Question: I have heard there was a recent court ruling regarding the UPMC/Highmark dispute. Will Highmark Medicare Advantage members still have in-network access to UPMC hospitals in Pittsburgh and Erie after June 30?
Answer: There indeed was a ruling concerning the ongoing battle and it’s extremely important that people understand the implications or lack thereof. The PA Attorney General had petitioned the Court to extend the consent decree past June 30th, which would allow those on Highmark Medicare HMO and PPO’s to continue to have in-network access to UPMC.
Although the ruling allows for the AG to quickly appeal his decision to the State Supreme Court, Commonwealth Judge Robert Simpson clearly stated that the Consent Decree between UPMC and Highmark ends June 30th, 2019. And with it, so does affordable access to UPMC doctors and hospitals for as many as 150,000 Highmark Advantage Plan members.
The basis for Simpson’s ruling was that the Commonwealth Court itself did not have the power to extend the date of the Consent Decrees because the PA Supreme Court previously ruled last year that the June 30, 2019 termination date did not have to be extended.
My understanding is the other three counts are, in essence, an attempt to force UPMC to enter into a new contract with Highmark outside of the Consent Decree. Simpson concluded that because those could be fought in court for years without resolution, he decided not to rule on them at this time, choosing to focus on the one count that had a chance to be heard by the Supreme Court before June 30th.
However, there is the possibility that the Supreme Court may not agree to hear the appeal at all. If they do, there’s only 76 days until July 1st. Even if the they force both UPMC and the AG to move lightning fast, which is very uncommon, there simply may not be enough time logistically for both sides to make necessary preparations and the Court to hear the case as well as make a ruling.
As I mentioned, the number of people who will not have access to UPMC come July 1st if the Supreme Court doesn’t rule in the AG’s favor could be close to 150,000! Not only is that a huge number of people who are going to essentially be cut off from receiving care at our area’s biggest hospital system, UPMC, it means only approximately 20,000 people switched from Highmark Advantage Plans to another HMO, PPO, or Supplement during the past Open Enrollment Periods. I’m extremely surprised that figure was so low. I thought it would be closer to 50,000 or more.

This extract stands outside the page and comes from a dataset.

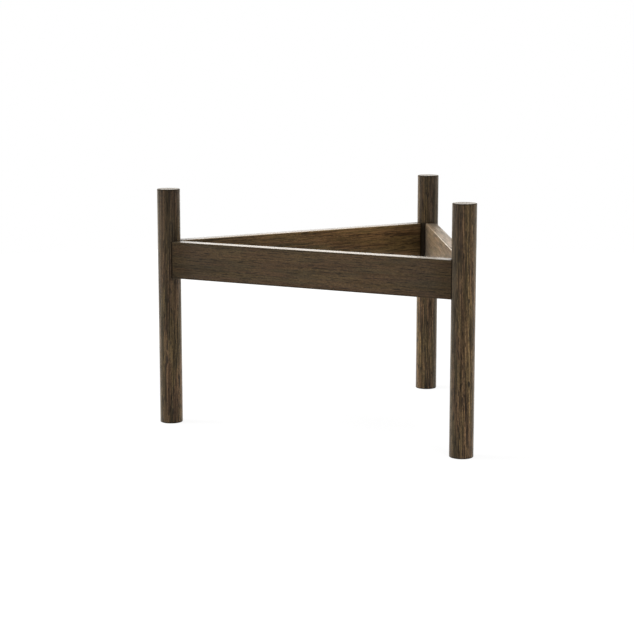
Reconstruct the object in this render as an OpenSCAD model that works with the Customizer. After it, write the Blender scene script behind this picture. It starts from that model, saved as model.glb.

I believe there a few possible factors so few people made a change.
1) Many believed there would be government intervention and UPMC would be forced to give network access to those on Highmark Advantage Plans. And there has been with the Attorney General getting involved in the last couple of months. But it appears it may be a bit too late. I’m not sure why this was put off until the last minute. The resolution regarding the Consent Decree and the date mutually agreed upon by both UPMC and Highmark when access for Highmark Advantage Plan members would end took place in 2014!
2) People have been told by Highmark they would still have access to UPMC and pay the same or very similar co-pays as they would at an in-network provider after June 30th. As I have written before, this is very concerning, and in my opinion not close to as simple as it was made to sound. That’s because the reality is, starting July 1st, anyone who has a Highmark Advantage Plan HMO or PPO will have to pay the full cost for services at a UPMC provider up front resulting in being forced to pay hundreds, even thousands of dollars prior to medical services being rendered at a UPMC doctor or facility. The patient will then have to file their own claim to Highmark for reimbursement as UPMC has stated they will not be directly billing Highmark after June 30th.
3) Many seniors, and I’ve met a ton, have had some form of Blue Cross Blue Sheild for 40 years or more and are extremely fearful of changing companies, even as their premiums increased 400 to 500 percent and potential out of pocket costs doubled over an 8 to 10-year period. I’ve written this on several occasions. If there was one silver lining that came out of this, it was that people who had never done so were motivated to finally shop around, compare plans side by side and find options that offer better value in terms of a combination of lower premiums, lower co-pays, and less exposure to annual out of pocket medical bills.
4) Myself and my agents have spoken to many seniors who are not happy with UPMC. Many mistakenly think in order to go to UPMC doctors and hospitals one must have a UPMC Medicare plan, and out of anger refused to go on one of their plans. You don’t have to have their insurance to get network access to UPMC providers. There are other Advantage Plan and Supplement companies that provide access to all Western Pennsylvania hospitals, including UPMC and AHN.
5) Some obviously don’t feel the need to have network access to UPMC facilities or doctors and/or are willing to change physicians.